Diffamation et injures publiques - Eléments constitutifs - Commission en territoire monégasque - Preuve non rapportée - Initiative du Ministère Public - Impossibilité - Compétence (non)

Résumé🔗

La rédaction à Monaco de lettres considérées par la partie civile comme constitutives des délits de diffamation et d'injures publiques ne constitue qu'un acte préparatoire et non l'un des éléments du délit, qui, à le supposer établi, ne peut être réalisé que par le dépôt à la poste et la distribution des lettres dont s'agit. La preuve de la commission en territoire monégasque de l'un des éléments constitutifs de l'infraction n'étant pas rapportée, la compétence des juridictions monégasques ne peut être envisagée que par l'application de l'article 8 alinéa 1er du Code de Procédure Pénale (délit commis au préjudice d'un monégasque à l'étranger par un étranger).
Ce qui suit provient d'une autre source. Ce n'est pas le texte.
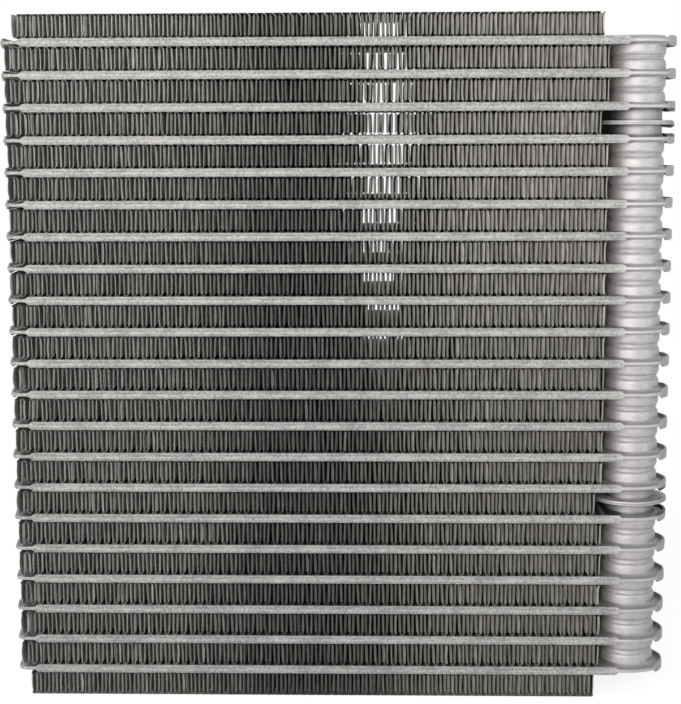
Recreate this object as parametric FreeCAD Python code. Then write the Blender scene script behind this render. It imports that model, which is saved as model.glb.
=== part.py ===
import FreeCAD, Part
import math
import os

# Evaporator core of drawn-cup plates, in millimetres. It stands upright on its
# lowest fin row: X to the tank end, Y along the air flow, Z up the stack.
# The origin is at the middle of the outline's foot.

# Tube stack: each tube is two stamped plates brazed face to face
tubeCount = 21
tubeHeight = 3.0
finHeight = 8.2
coreWidth = 235.5
coreDepth = 58.0
plateThickness = 0.6
lipReach = 2.15

# Free end of a tube, away from the tanks
endFlange = 6.2
endCorner = 4.0
endLipThickness = 1.3
endLipSetBack = 5.0

# Tank end of a tube: two round lobes, each around a drawn cup
tankGap = 5.2
notchDepth = 3.0
lobeSteps = 8
tankLipThickness = 0.9
tankLipSteps = 4
cupFlange = 3.6
cupTaper = 1.1
cupSides = 10
bandIntoCup = 2.9

# Closed ends of the tanks, and the two that a refrigerant pipe enters
capStep = 0.4
capTaper = 0.6
inletRadius = 4.8
outletRadius = 6.4
portDepth = 6.0

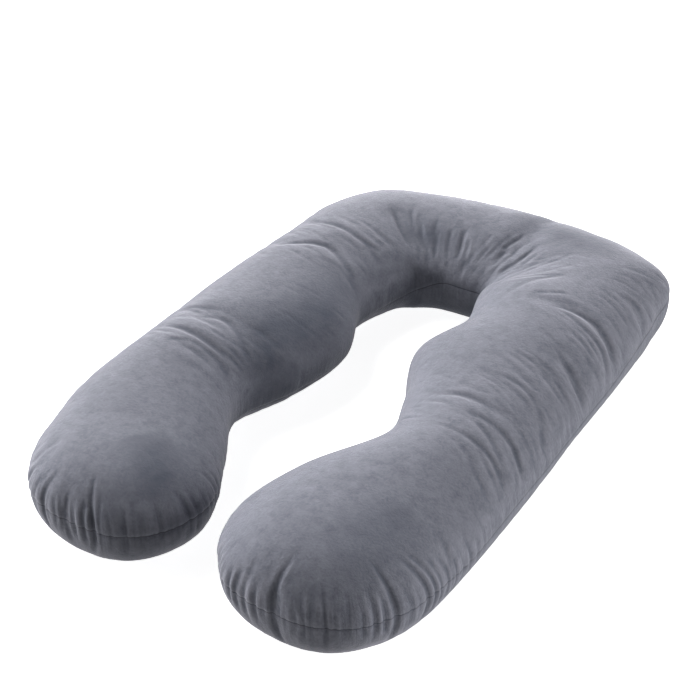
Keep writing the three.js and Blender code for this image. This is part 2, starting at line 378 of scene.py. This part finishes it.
def smallPuckers(seed):
    chance = np.random.default_rng(seed)
    at = smallGathers["from"]
    puckers = []
    while at < smallGathers["to"]:
        at += chance.uniform(*smallGathers["gap"])
        size = [chance.uniform(*smallGathers[name]) for name in ("reach", "width", "depth")]
        puckers.append((at, *size, chance.normal(0, smallGathers["lean"])))
    return puckers


def readPoints(mesh, source="vertices"):  # a mesh's points, or its normals, as an array
    values = np.empty(len(mesh.vertices) * 3, np.float32)
    data = mesh.vertices if source == "vertices" else mesh.vertex_normals
    data.foreach_get("co" if source == "vertices" else "vector", values)
    return values.reshape(-1, 3).astype(float)


def readPlain(mesh):  # where each point lies on the plain tube, in millimetres
    values = np.empty(len(mesh.vertices) * 3, np.float32)
    mesh.attributes["plain"].data.foreach_get("vector", values)
    return values.reshape(-1, 3).astype(float)


def readSeam(mesh):  # each point's millimetres along the seam and from it
    corners = np.empty(len(mesh.loops), np.int32)
    mesh.loops.foreach_get("vertex_index", corners)
    values = np.empty(len(mesh.loops) * 2, np.float32)
    mesh.uv_layers["Seam"].data.foreach_get("uv", values)
    seamAt = np.zeros((len(mesh.vertices), 2))
    seamAt[corners] = values.reshape(-1, 2)
    return seamAt[:, 0] * 1000, seamAt[:, 1] * 1000


def writePoints(mesh, places):
    mesh.vertices.foreach_set("co", places.astype(np.float32).ravel())
    mesh.update()


def sinkPoints(mesh, sink, scale=1.0):  # moves points in, and leaves the flat base alone
    base = readPoints(mesh)
    normal = readPoints(mesh, "normals")
    moved = base - normal * (sink * scale)[:, None]
    moved[:, 2] = np.maximum(moved[:, 2], 0)
    onFloor = readPlain(mesh)[:, 2] <= floorTouch
    moved[onFloor] = base[onFloor]
    writePoints(mesh, moved)


def seamPuckers(mesh, puckers, shoulder=0.6):  # the puckers of both feet
    along, fromSeam = readSeam(mesh)
    leftTip = alongSeam[np.argmin(columns[:, 2])]
    rightTip = alongSeam[np.argmax(columns[:, 2])]
    left = puckerDepths(along, fromSeam, leftTip, alongSeam[-1], puckers["left"], 1, shoulder)
    right = puckerDepths(along, fromSeam, rightTip, alongSeam[-1], puckers["right"], -1, shoulder)
    return left + right


def fitToBox(mesh):  # centres the cover over the origin and scales it to the CAD width
    places = readPoints(mesh)
    low, high = places.min(axis=0), places.max(axis=0)
    scale = (cadBox[1][0] - cadBox[0][0]) / (high[0] - low[0])
    centre = (low + high) / 2
    centre[2] = 0
    writePoints(mesh, (places - centre) * scale)


# How the cover is filled. The fabric is let out most within seamReach millimetres of the seam, and
# crownGrowth of that on the crown, up to feetFrom places away from the arch's middle. The poles,
# where a foot's columns meet, are held. Life is how much of the wrinkling each place keeps, on the
# outer and on the inner side.
filling = {
    "pressure": 2.5,
    "frames": 20,
    "quality": 5,
    "mass": 0.15,
    "tension": 14,
    "shear": 14 / 3,
    "bending": 0.25,
    "damping": 8,
    "bendingDamping": 1,
    "airDamping": 2,
    "growth": 0.07,
    "crownGrowth": 0.35,
    "feetFrom": 8.7,
    "feetEase": 1.2,
    "seamEase": 10,
    "seamReach": 60,
    "poleHeld": 20,
    "poleEase": 50,
    "cap": 0.006,
    "gain": 0.45,
    "smoothing": 40,
    "evenBand": 4,
    "evenReach": 45,
    "underShare": 0.55,
    "outerLife": [
        (0.2, 1), (1.1, 0.35), (2.2, 0.3), (3, 0.7), (4, 0.6), (4.6, 0.25), (5.6, 0.25), (6.3, 0.5),
        (7.2, 0.5), (8, 0.4), (14.5, 0.4), (16, 0.6), (19, 0.65), (20.4, 0.5), (21.8, 0.35),
        (22.8, 0.35), (23.8, 1)],
    "innerLife": [
        (0.2, 1), (1.1, 0.35), (2.2, 0.4), (3, 0.8), (4, 0.7), (4.6, 0.35), (5.5, 0.4), (6.4, 0.9), (15, 1),
        (16.8, 0.5), (19, 0.3), (20, 0.5), (21, 0.4), (22.8, 0.35), (23.8, 1)],
}


def placeOnTube(plain, samples=600):  # the place along the tube of the section nearest to each point
    places = np.linspace(0, lastRow, samples)
    section = sectionsAt(places)
    middle = (section[:, 0:2] + section[:, 2:4]) / 2
    gaps = plain[:, None, :2] - middle[None]
    return places[(gaps ** 2).sum(axis=2).argmin(axis=1)]


def liveliness(mesh):  # how much the cloth wrinkles at each point, from its place and its side
    plain = readPlain(mesh)
    places = np.interp(readSeam(mesh)[0], alongSeam, columns[:, 0] + columns[:, 2])
    section = sectionsAt(places)
    middle, half = (section[:, 2:4] + section[:, 0:2]) / 2, (section[:, 2:4] - section[:, 0:2]) / 2
    across = ((plain[:, :2] - middle) * half).sum(axis=1) / (half ** 2).sum(axis=1)
    outer = np.clip(0.5 + across, 0, 1)
    amounts = [valuesAt(places, filling[name]) for name in ("outerLife", "innerLife")]
    return amounts[0] * outer + amounts[1] * (1 - outer)


def spreadAlongEdges(mesh, values, rounds):  # the mean of each point's neighbours, again and again
    edges = np.empty(len(mesh.edges) * 2, np.int32)
    mesh.edges.foreach_get("vertices", edges)
    first, second = edges.reshape(-1, 2).T
    count = np.bincount(edges, minlength=len(values))
    for _ in range(rounds):
        total = np.bincount(first, values[second], len(values))
        total += np.bincount(second, values[first], len(values))
        values = (values + total / count) / 2
    return values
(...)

De telles poursuites ne peuvent, selon l'article 6, 2° du Code de Procédure Pénale, être intentées qu'à l'initiative du Ministère Public, alors qu'en matière de diffamation ou d'injure, seule la partie diffamée ou injuriée a l'initiative de l'exercice de l'action publique, l'exécution des instructions du Procureur Général d'une enquête préliminaire d'ailleurs suivie d'une décision de classement ne pouvant être assimilée à l'exercice d'une telle initiative. Les juridictions monégasques sont donc incompétentes.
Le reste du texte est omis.